My first experience of a Michelin star restaurant came at the foothills of the Jura mountains.

It was a two-star joint where the waiter served up an amuse bouche in a shotglass – foie gras mousse topped with a mussel foam.

We were bestowed with tiny teaspoons with which to shovel this into our bemused bouches before the evening advanced with several more experimental courses served in odd receptacles while plates were replaced with floor tiles and roof slates.

Subsequent Michelin star meals have convinced me that the rules of fine dining demand at least one appearance of either foam or slate.

So when the waiter at Adam’s delivered the first amuse bouche to our table perching upon a bowl of slate shards I knew Birmingham’s newest Michelin star restaurant was not about to rewrite the rule book.

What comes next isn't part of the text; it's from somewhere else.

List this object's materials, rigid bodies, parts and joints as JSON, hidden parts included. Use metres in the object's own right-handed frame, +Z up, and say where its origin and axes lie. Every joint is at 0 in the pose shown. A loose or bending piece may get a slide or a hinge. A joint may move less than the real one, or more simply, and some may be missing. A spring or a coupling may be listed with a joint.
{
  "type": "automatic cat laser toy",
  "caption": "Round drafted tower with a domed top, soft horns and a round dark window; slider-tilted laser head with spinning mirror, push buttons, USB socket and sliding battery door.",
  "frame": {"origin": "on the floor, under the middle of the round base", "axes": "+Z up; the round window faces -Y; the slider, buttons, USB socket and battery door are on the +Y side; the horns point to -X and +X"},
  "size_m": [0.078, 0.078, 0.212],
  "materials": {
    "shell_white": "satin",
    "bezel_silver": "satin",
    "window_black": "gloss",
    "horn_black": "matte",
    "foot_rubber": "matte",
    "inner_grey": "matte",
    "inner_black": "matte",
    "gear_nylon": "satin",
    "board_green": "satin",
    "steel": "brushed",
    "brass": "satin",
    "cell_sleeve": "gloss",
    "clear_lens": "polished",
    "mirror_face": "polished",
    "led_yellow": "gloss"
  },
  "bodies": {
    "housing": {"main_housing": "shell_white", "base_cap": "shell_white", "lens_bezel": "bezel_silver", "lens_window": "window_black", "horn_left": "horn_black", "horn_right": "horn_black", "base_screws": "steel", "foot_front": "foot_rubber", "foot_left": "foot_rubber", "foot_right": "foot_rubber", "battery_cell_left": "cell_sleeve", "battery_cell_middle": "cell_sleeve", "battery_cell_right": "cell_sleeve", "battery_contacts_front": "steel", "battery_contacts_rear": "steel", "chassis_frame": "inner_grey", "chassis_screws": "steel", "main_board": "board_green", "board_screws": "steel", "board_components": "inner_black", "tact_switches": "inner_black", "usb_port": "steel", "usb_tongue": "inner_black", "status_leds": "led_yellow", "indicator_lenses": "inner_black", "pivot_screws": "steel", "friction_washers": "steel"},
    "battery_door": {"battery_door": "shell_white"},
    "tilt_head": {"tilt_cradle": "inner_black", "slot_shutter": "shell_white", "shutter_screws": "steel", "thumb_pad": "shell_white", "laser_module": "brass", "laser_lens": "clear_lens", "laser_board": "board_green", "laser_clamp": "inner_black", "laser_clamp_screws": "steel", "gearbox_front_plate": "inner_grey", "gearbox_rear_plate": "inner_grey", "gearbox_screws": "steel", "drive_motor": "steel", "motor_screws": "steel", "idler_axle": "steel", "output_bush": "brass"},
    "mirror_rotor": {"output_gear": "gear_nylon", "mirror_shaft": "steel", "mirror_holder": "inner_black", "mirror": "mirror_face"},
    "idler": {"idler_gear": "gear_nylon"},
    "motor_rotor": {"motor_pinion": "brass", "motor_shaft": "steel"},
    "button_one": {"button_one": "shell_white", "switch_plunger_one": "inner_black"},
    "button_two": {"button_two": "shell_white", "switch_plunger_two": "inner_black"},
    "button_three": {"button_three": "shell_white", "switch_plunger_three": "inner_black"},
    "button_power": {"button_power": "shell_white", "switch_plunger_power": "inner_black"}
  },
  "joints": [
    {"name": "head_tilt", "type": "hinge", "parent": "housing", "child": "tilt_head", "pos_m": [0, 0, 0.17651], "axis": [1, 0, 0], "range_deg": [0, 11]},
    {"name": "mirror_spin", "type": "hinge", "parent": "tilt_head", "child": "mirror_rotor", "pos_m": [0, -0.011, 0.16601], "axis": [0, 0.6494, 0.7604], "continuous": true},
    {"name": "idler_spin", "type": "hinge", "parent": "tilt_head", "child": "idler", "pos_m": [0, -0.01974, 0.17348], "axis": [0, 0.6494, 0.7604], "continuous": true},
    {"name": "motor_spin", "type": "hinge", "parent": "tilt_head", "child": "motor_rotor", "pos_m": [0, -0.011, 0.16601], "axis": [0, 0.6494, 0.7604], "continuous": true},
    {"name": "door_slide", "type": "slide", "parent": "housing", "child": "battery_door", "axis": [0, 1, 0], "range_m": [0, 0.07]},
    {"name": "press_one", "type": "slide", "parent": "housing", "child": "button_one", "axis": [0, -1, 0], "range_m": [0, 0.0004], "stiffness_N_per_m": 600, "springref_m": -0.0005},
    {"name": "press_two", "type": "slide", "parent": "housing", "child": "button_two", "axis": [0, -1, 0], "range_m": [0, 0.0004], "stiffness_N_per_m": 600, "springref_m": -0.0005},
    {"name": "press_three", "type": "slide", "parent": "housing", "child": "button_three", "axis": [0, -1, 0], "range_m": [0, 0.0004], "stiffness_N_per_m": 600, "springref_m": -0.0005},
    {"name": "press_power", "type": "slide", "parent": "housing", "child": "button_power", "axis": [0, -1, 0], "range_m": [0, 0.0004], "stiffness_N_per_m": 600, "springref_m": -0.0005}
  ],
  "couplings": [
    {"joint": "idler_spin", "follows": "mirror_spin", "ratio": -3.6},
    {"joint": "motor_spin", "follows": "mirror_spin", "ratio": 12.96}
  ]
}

I won’t pretend to get the slate fetish. There’s plenty about “fine dining” that I don’t get: the invasion of personal space as waiters push in the chair before your bottom meets the seat, the unseen and unnecessary folding of your napkin while you’ve nipped to the loo, the hawkish refilling of water glasses when anyone but an idle swine would be happy with the DIY approach (the waiting staff at Adam’s committed only the latter two fine dining sins).

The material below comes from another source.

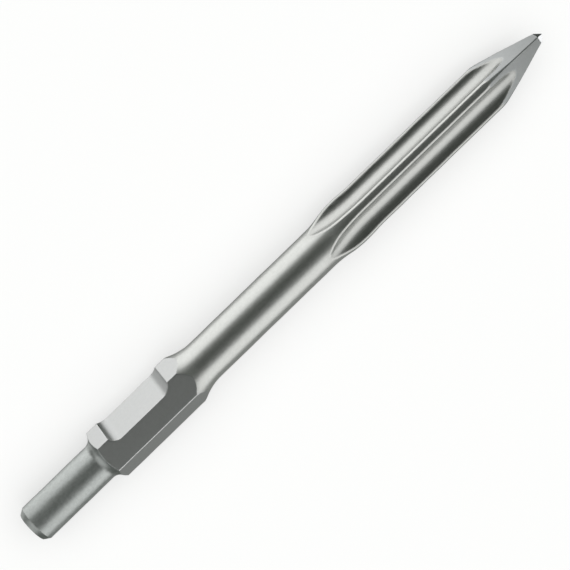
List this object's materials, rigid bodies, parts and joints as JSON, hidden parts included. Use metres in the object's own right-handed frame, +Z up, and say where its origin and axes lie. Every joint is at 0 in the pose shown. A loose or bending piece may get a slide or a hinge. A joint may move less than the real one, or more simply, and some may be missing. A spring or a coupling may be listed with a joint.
{
  "type": "pointed chisel",
  "caption": "One-piece forged steel pointed chisel: round nose, hexagon shank with a latch notch, round shaft, fluted blade and a four-sided point.",
  "frame": {"origin": "centre of the butt face, on the chisel's axis", "axes": "+X along the axis from the butt to the point, +Z up as the chisel lies on a flat of its shank"},
  "size_m": [0.4, 0.0344, 0.03],
  "materials": {
    "steel": "fine blasted satin steel"
  },
  "bodies": {
    "root": {"pointed_chisel": "steel"}
  },
  "joints": []
}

But none of this matters to the Michelin inspectors who awarded the restaurant its star last week.

They claim to judge only the food on the plate.

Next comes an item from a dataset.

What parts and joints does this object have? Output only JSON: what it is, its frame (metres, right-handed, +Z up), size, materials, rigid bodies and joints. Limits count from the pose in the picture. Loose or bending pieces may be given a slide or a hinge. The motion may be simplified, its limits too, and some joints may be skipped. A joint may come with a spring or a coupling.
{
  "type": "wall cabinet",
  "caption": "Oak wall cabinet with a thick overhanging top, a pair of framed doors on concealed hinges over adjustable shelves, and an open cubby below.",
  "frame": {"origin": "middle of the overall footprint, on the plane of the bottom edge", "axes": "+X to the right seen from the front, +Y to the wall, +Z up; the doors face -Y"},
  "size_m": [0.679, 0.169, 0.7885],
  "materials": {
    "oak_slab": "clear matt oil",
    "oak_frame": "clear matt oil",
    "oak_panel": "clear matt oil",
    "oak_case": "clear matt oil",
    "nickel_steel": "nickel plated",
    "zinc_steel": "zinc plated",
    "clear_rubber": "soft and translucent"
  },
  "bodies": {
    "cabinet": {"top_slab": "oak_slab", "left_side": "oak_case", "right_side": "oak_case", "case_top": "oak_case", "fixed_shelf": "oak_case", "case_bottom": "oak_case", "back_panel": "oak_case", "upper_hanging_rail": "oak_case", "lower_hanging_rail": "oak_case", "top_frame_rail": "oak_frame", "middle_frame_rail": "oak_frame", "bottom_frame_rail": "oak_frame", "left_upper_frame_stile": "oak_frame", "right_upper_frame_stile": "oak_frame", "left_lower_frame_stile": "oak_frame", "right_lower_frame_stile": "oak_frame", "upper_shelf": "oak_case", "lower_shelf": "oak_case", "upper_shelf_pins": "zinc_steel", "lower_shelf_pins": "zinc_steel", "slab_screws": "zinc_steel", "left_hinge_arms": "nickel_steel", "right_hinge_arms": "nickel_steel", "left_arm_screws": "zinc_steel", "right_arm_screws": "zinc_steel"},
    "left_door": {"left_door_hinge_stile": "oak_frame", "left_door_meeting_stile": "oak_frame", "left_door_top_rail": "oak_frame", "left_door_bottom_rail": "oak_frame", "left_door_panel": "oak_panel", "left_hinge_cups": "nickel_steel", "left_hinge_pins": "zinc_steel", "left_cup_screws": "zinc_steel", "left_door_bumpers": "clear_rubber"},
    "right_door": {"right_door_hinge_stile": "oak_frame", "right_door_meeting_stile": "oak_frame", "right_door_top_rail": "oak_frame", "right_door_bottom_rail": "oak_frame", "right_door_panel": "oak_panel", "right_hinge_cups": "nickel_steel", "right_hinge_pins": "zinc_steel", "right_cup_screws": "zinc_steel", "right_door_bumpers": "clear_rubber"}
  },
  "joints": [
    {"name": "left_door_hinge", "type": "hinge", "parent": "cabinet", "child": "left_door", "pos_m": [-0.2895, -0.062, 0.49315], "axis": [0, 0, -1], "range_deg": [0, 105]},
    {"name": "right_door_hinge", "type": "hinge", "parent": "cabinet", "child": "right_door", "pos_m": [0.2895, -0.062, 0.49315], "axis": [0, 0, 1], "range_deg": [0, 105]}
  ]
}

And that’s where Adam’s stands out.

A dramatically different trio of amuse bouches make a strong start.

There’s a miniature cube of steak tartare, served on a silver spoon with tiny balls of egg yolk sitting on top like caviar. I could happily tuck into this as a main.

There’s a little lollipop of spherical crispy breadcrumbs encasing a rich chicken bouillon that, on first bite, explodes in your mouth. Freaky but fun.

And – served on the obligatory slates – two beetroot meringues, sandwiching a cream filling, like a French macaroon.

There is no a la carte option, just two set tasting menus with either a nine (£75) or a five-course (£45) option. It’s a fairly brash way of showcasing what the restaurant is about, rather than catering to the diner, and for me the tasting menu is as tantalising as it is frustrating. None of the nine dishes is large enough to be satisfying but several are an all-too seductive sample of something you can’t get more of.

A list of dishes is left on the table so you can look forward to what’s ahead (a nice touch) and each plate is presented with a well rehearsed soliloquy from the waiters (who seem to take turns serving each of the 11 tables), explaining what’s what.

First up: Jerusalem artichoke puree opposite little dollops of egg yolk, with chorizo, root veg crisps, garlic, broccoli and morels.

The presentation is stunning. The ingredients are a riot of colour, shape and texture, and the flavours dance around the plate.

The artichoke, however, is not to my dinner date’s taste. And nor is the pollock in the next dish, cooked sous vide retaining its natural jelly texture rather than the standard white, flakey meat she’s used to.

Course after course, she struggles with the seasonal menu, which currently features grouse, fallow venison and hare – challenging for some.

I can highly recommend taking a fussy eater out to dinner as the upshot of all this pickiness is that I get to eat twice while the waiter supplies her with extra sourdough – which she happily tucks into, reckoning it’s good enough to constitute a main course.

 The service is seriously slick and, for the main part, seems to be tailored to each table, with staff delivering the fine-dining formalities to those who want them (who ARE these people?), while taking a more relaxed approach with those of us living in the 21st century.

This tiny venue on Bennett’s Hill, which was a Trenchers sandwich shop before Adam’s opened six months ago, has just 22 seats, many snapped up tonight by diners taking advantage of a Groupon offer for the five-course menu, filling the restaurant for the duration of a Tuesday night.

The restaurant is too small and quiet to be convivial and I find myself stifling my trademark belly laughs.

We were among the first to arrive and at the end of our nine-courses are the last to leave.

“I feel like I’m coming to the end of a marathon,” I sigh, as the final in a long line of dishes is set down before me.

“It’s a journey,” replies the waiter, “and we hope it’s an interesting journey.”

It has been. And at the end of our four-hour feast there have been dishes I’ve liked and dishes I haven’t, but the experience has made me think differently about taste combinations and textures.

I’ve gone on an off-piste adventure, giving my tastebuds a workout rather than the usual massage. And that’s no bad thing.

With the bill (£209 for two nine-course menus, a mineral water and a bottle of New Zealand sauvignon blanc) comes the fun finale of an after-dinner chocolate, with a hidden kick of chilli and popping candy.

Fine dining squibbles aside, this is imaginative, distinctive and precise food, challenging preconceptions and rewarding open minds and mouths. And it’s everything a Michelin judge looks for.

The rigid set menu does make me yearn for more choice (and denying me the pudding of whisky and cream with chocolate and honey is nothing short of criminal) but it’s a reminder that this is a temporary showcasing venue for Adam Stokes and leaves me looking forward to his bigger, more permanent venture which we’ll hopefully see up and running by the end of next year.

I want to see more of his hearty dishes that really let their ingredients sing – the grouse with bread sauce and cabbage; the venison with blackberry, walnut and beetroot; the apple with ginger, cinnamon and vanilla. And I’m hoping for a taste of the whisky and cream. Even if it’s served in foam form. On a slate.